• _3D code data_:
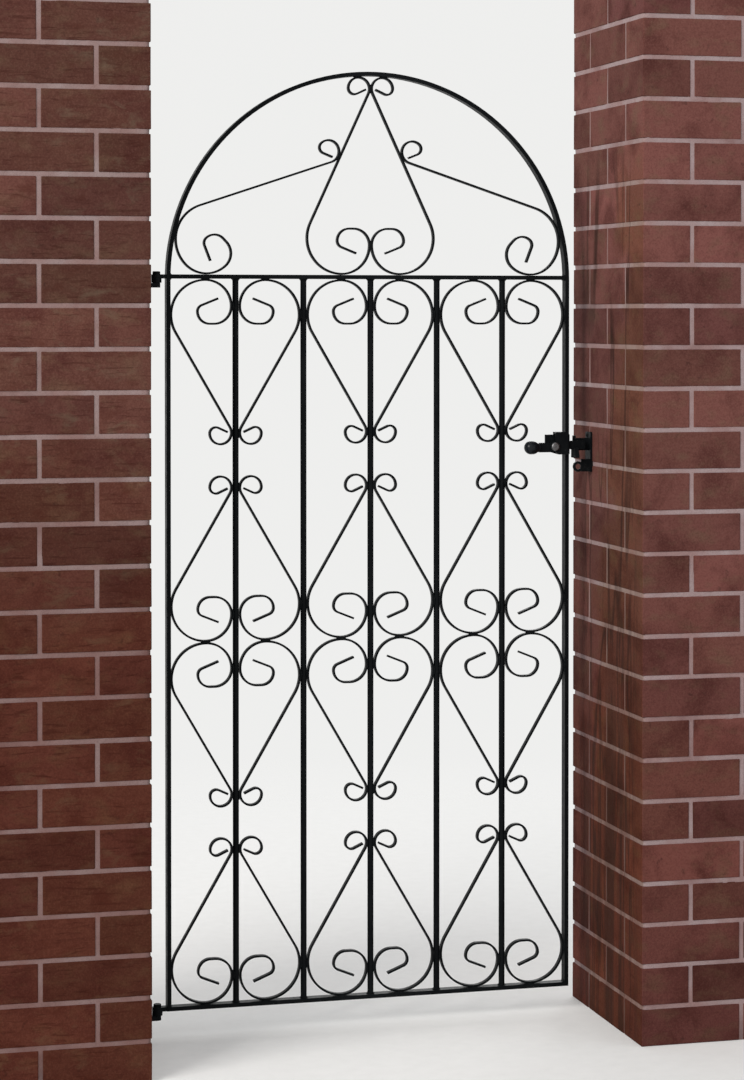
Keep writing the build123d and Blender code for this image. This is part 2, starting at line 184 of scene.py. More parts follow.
def noise_field(tree, place, scale, detail=3.0, rough=0.5, distortion=0.0):
    """Cloudy value, mostly between 0.3 and 0.7."""
    field = tree.nodes.new("ShaderNodeTexNoise")
    field.inputs["Scale"].default_value = scale
    field.inputs["Detail"].default_value = detail
    field.inputs["Roughness"].default_value = rough
    field.inputs["Distortion"].default_value = distortion
    tree.links.new(place, field.inputs["Vector"])
    return field.outputs[0]


def streaks(tree, place, scale, detail, rough=0.5, distortion=0.0):
    """Cloudy value drawn out by its own scale along each axis."""
    return noise_field(tree, stretched(tree, place, scale), 1.0, detail, rough, distortion)


def spread(tree, value, low, high, to_low=0.0, to_high=1.0):
    """Maps a value from one span to another, held at its ends."""
    ranged = tree.nodes.new("ShaderNodeMapRange")
    ranged.inputs["From Min"].default_value = low
    ranged.inputs["From Max"].default_value = high
    ranged.inputs["To Min"].default_value = to_low
    ranged.inputs["To Max"].default_value = to_high
    tree.links.new(value, ranged.inputs["Value"])
    return ranged.outputs["Result"]


def combine(tree, operation, first, second=0.0):
    """Arithmetic on values, each a socket or a plain number."""
    maths = tree.nodes.new("ShaderNodeMath")
    maths.operation = operation
    for socket, value in zip(maths.inputs, (first, second)):
        if isinstance(value, (int, float)):
            socket.default_value = value
        else:
            tree.links.new(value, socket)
    return maths.outputs[0]


def product(tree, first, *others):
    """All the values multiplied."""
    for other in others:
        first = combine(tree, "MULTIPLY", first, other)
    return first


def contour(tree, value, level, reach):
    """One along the line where a value crosses a level, fading to none beside it."""
    away = combine(tree, "ABSOLUTE", combine(tree, "SUBTRACT", value, level))
    return spread(tree, away, 0.0, reach, 1.0, 0.0)


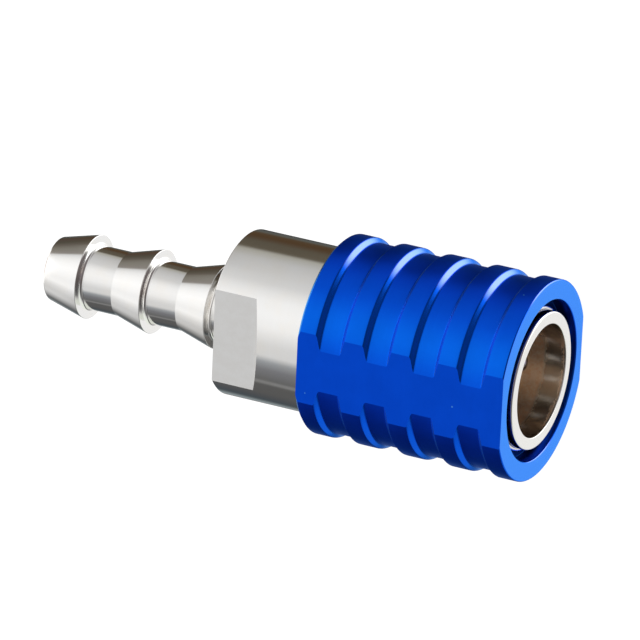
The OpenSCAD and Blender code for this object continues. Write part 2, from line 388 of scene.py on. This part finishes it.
def start(name):
    m = bpy.data.materials.new(name)
    m.use_nodes = True
    g = Graph(m.node_tree)
    out = g.node("ShaderNodeOutputMaterial")
    b = g.node("ShaderNodeBsdfPrincipled")
    m.node_tree.links.new(b.outputs[0], out.inputs[0])
    return m, g, b


def turning(g):
    """Coordinates of a turned piece in its own space, in metres: along the axis, distance from it, and angle round it as two smooth numbers."""
    co = g.node("ShaderNodeTexCoord").outputs["Object"]
    sep = g.node("ShaderNodeSeparateXYZ")
    g.t.links.new(co, sep.inputs[0])
    x, y, z = sep.outputs
    r = g.math("SQRT", g.math("ADD", g.math("MULTIPLY", y, y), g.math("MULTIPLY", z, z)))
    return co, x, y, z, r


def lathe_lines(g, x, r, y, z, fine=1.0):
    """Fine tool marks that run round the piece, broken up a little along their length."""
    c = g.node("ShaderNodeCombineXYZ")
    for s, v, k in zip(c.inputs, (x, r, g.math("ADD", y, z)), (1.0, 1.0, 0.012)):
        g.t.links.new(g.math("MULTIPLY", v, k), s)
    a = g.noise(c.outputs[0], 5200.0 * fine, 3.0, 0.65)
    b = g.noise(c.outputs[0], 1500.0 * fine, 2.0, 0.5)
    return g.math("ADD", g.math("MULTIPLY", a, 0.6), g.math("MULTIPLY", b, 0.4))


def steel(name, colour, rough, lines=0.25, mottle=0.05, aniso=0.45, warm=(0.80, 0.76, 0.70), tube=False):
    m, g, b = start(name)
    co, x, y, z, r = turning(g)
    marks = lathe_lines(g, x, r, y, z)
    cloud = g.noise(co, 420.0, 4.0, 0.6)
    spots = g.noise(co, 2600.0, 2.0, 0.6)
    tone = g.mix(g.span(cloud, 0.35, 0.75, 0.0, 0.35), colour, tuple(a * w / 0.78 for a, w in zip(colour, warm)))
    tone = g.mix(g.span(marks, 0.3, 0.7, 0.0, 0.10), tone, tuple(0.86 * c for c in colour))
    if tube:
        # the bore is browned by the heat of hardening, and painted shade darkens the outside wall in the gap
        bore = g.math("MULTIPLY", g.span(r, 0.00655, 0.00640), g.span(x, -0.00010, -0.00030))
        uneven = g.math("ADD", g.math("MULTIPLY", cloud, 0.5), g.math("MULTIPLY", spots, 0.5))
        bore_stain_and_shade = g.mix(g.span(uneven, 0.42, 0.60), (1.0, 0.81, 0.64), (0.92, 0.67, 0.47))
        # a greyer ring near the mouth, and painted shade on the two sides of the bore
        ring = g.math("MULTIPLY_ADD", uneven, 0.0016, x)
        ring = g.math("MULTIPLY", g.span(ring, -0.0020, -0.0012), g.span(ring, 0.0002, 0.0005, 1.0, 0.0))
        bore_stain_and_shade = g.mix(g.math("MULTIPLY", ring, 0.75), bore_stain_and_shade, (0.72, 0.74, 0.70))
        side = g.math("DIVIDE", g.math("ADD", g.math("MULTIPLY", y, 0.423), g.math("MULTIPLY", z, 0.906)), g.math("MAXIMUM", r, 0.0001))
        side = g.math("ADD", g.math("ABSOLUTE", side), g.math("MULTIPLY_ADD", uneven, 0.5, -0.25))
        middle = g.span(side, 0.30, 0.85)
        # painted shade: the bore is darkened to a deep brown where its wall faces square to the (0, 0.423, 0.906)
        # direction
        bore_stain_and_shade = g.mix(g.math("SUBTRACT", 1.0, middle), bore_stain_and_shade, (0.36, 0.31, 0.27))
        tone = g.mix(bore, tone, bore_stain_and_shade)
        # painted shade: the outside wall of the tube just inside the gap is made nearly black
        wall = g.math("MULTIPLY", g.span(r, 0.00740, 0.00752), g.span(x, -0.00025, -0.00060))
        tone = g.mix(wall, tone, (0.13, 0.13, 0.14))
        worn = g.math("MULTIPLY", middle, g.math("SUBTRACT", 1.0, ring))
        rough = g.math("ADD", rough, g.math("MULTIPLY", bore, g.math("MULTIPLY_ADD", worn, 0.16, 0.04)))
    g.t.links.new(tone, b.inputs["Base Color"])
    b.inputs["Metallic"].default_value = 1.0
    ro = g.math("ADD", rough, g.math("ADD", g.span(cloud, 0.3, 0.8, -mottle * 0.5, mottle, "LINEAR"), g.span(spots, 0.4, 0.7, 0.0, mottle * 0.6, "LINEAR")))
    g.t.links.new(ro, b.inputs["Roughness"])
    b.inputs["Anisotropic"].default_value = aniso
    b.inputs["Anisotropic Rotation"].default_value = 0.25
    tan = g.node("ShaderNodeTangent", direction_type="RADIAL", axis="X")
    g.t.links.new(tan.outputs[0], b.inputs["Tangent"])
    bump = g.node("ShaderNodeBump", {"Strength": lines, "Distance": 0.000004, "Height": marks})
    g.t.links.new(bump.outputs[0], b.inputs["Normal"])
    return m


def anodised():
    m, g, b = start("blue_anodised")
    co, x, y, z, r = turning(g)
    marks = lathe_lines(g, x, r, y, z, 0.8)
    cloud = g.noise(co, 300.0, 3.0, 0.55)
    grain = g.noise(co, 9000.0, 2.0, 0.6)
    base = g.mix(g.span(cloud, 0.3, 0.75), (0.0006, 0.110, 0.700), (0.0010, 0.122, 0.760))
    base = g.mix(g.span(marks, 0.35, 0.7, 0.0, 0.12), base, (0.0004, 0.083, 0.60))
    # painted highlights and shade, by which way each face points: the blue is made paler on the rib walls of the two
    # sides facing +Y and -Y, and on the faces square to the axis
    way = g.node("ShaderNodeSeparateXYZ")
    g.t.links.new(g.node("ShaderNodeTexCoord").outputs["Normal"], way.inputs[0])
    lean = g.math("ABSOLUTE", way.outputs[0])
    across = g.math("SQRT", g.math("MAXIMUM", 0.0001, g.math("SUBTRACT", 1.0, g.math("MULTIPLY", lean, lean))))
    # painted highlight and shade: the blue runs from a deep blue to a lighter, greener one and back, twice round the
    # sleeve, lightest on faces pointing 30 degrees from +Z towards +Y and the opposite way
    tone = g.math("ADD", g.math("MULTIPLY", g.math("MULTIPLY", way.outputs[1], way.outputs[2]), 1.732),
                  g.math("MULTIPLY", g.math("SUBTRACT", g.math("MULTIPLY", way.outputs[2], way.outputs[2]), g.math("MULTIPLY", way.outputs[1], way.outputs[1])), 0.5))
    base = g.mix(g.span(lean, 0.30, 0.62, 1.0, 0.45), base, g.ramp(g.math("MULTIPLY_ADD", tone, 0.5, 0.5), [
        (0.0, (1, .40, .97)), (0.45, (1, .42, .97)), (0.62, (1, .52, .98)), (0.76, (1, .66, 1)), (0.90, (1, .74, 1)), (0.96, (1, .86, 1)), (1.0, (1, 1, 1))]), "MULTIPLY")
    # painted highlight: the rib walls on the two sides facing +Y and -Y are made a pale lavender blue
    highlight_side = g.span(g.math("DIVIDE", g.math("ABSOLUTE", way.outputs[1]), across), 0.90, 0.985)
    wall_highlight = g.math("MULTIPLY", g.span(lean, 0.38, 0.56), g.span(lean, 0.86, 0.97, 1.0, 0.0))
    base = g.mix(g.math("MULTIPLY", wall_highlight, highlight_side), base, (0.21, 0.31, 0.93))
    # painted highlight: the rear-facing rib walls are made a paler cyan blue
    rear_wall_highlight = g.math("MULTIPLY", g.span(way.outputs[0], -0.45, -0.62), g.span(lean, 0.86, 0.97, 1.0, 0.0))
    base = g.mix(rear_wall_highlight, base, (0.07, 0.31, 0.80))
    # painted highlight: the faces square to the axis are made a lighter azure
    base = g.mix(g.span(lean, 0.90, 0.99), base, (0.080, 0.270, 0.98))
    # painted shade deep in the gap round the socket tube
    gap_shade = g.math("MULTIPLY", g.span(r, 0.00905, 0.00890), g.span(x, -0.0004, -0.0011))
    base = g.mix(gap_shade, base, (0.0002, 0.012, 0.11))
    # a few specks of dust and pin-pricks in the dye
    v = g.node("ShaderNodeTexVoronoi", {"Scale": 700.0, "Randomness": 1.0}, feature="F1")
    g.t.links.new(co, v.inputs["Vector"])
    pick = g.node("ShaderNodeSeparateColor")
    g.t.links.new(v.outputs["Color"], pick.inputs[0])
    speck = g.math("MULTIPLY", g.span(v.outputs["Distance"], 0.050, 0.085, 1.0, 0.0), g.math("GREATER_THAN", pick.outputs[0], 0.95))
    base = g.mix(g.math("MULTIPLY", speck, 0.6), base, (0.12, 0.42, 0.85))
    g.t.links.new(base, b.inputs["Base Color"])
    b.inputs["Metallic"].default_value = 0.91
    b.inputs["Specular Tint"].default_value = (0.40, 0.70, 0.95, 1.0)
    ro = g.math("ADD", 0.30, g.math("ADD", g.span(cloud, 0.3, 0.8, -0.015, 0.03, "LINEAR"), g.span(grain, 0.35, 0.7, 0.0, 0.03, "LINEAR")))
    ro = g.math("SUBTRACT", ro, g.math("MULTIPLY", g.span(lean, 0.2, 0.5), 0.10))
    g.t.links.new(ro, b.inputs["Roughness"])
    h = g.math("ADD", g.math("MULTIPLY", grain, 0.5), g.math("MULTIPLY", marks, 0.5))
    bump = g.node("ShaderNodeBump", {"Strength": 0.22, "Distance": 0.000004, "Height": h})
    g.t.links.new(bump.outputs[0], b.inputs["Normal"])
    return m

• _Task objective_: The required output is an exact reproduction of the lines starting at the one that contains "The OpenSCAD and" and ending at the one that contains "return co, x, y, z, r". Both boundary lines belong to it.

• _Expected output_:
The OpenSCAD and Blender code for this object continues. Write part 2, from line 388 of scene.py on. This part finishes it.
def start(name):
    m = bpy.data.materials.new(name)
    m.use_nodes = True
    g = Graph(m.node_tree)
    out = g.node("ShaderNodeOutputMaterial")
    b = g.node("ShaderNodeBsdfPrincipled")
    m.node_tree.links.new(b.outputs[0], out.inputs[0])
    return m, g, b


def turning(g):
    """Coordinates of a turned piece in its own space, in metres: along the axis, distance from it, and angle round it as two smooth numbers."""
    co = g.node("ShaderNodeTexCoord").outputs["Object"]
    sep = g.node("ShaderNodeSeparateXYZ")
    g.t.links.new(co, sep.inputs[0])
    x, y, z = sep.outputs
    r = g.math("SQRT", g.math("ADD", g.math("MULTIPLY", y, y), g.math("MULTIPLY", z, z)))
    return co, x, y, z, r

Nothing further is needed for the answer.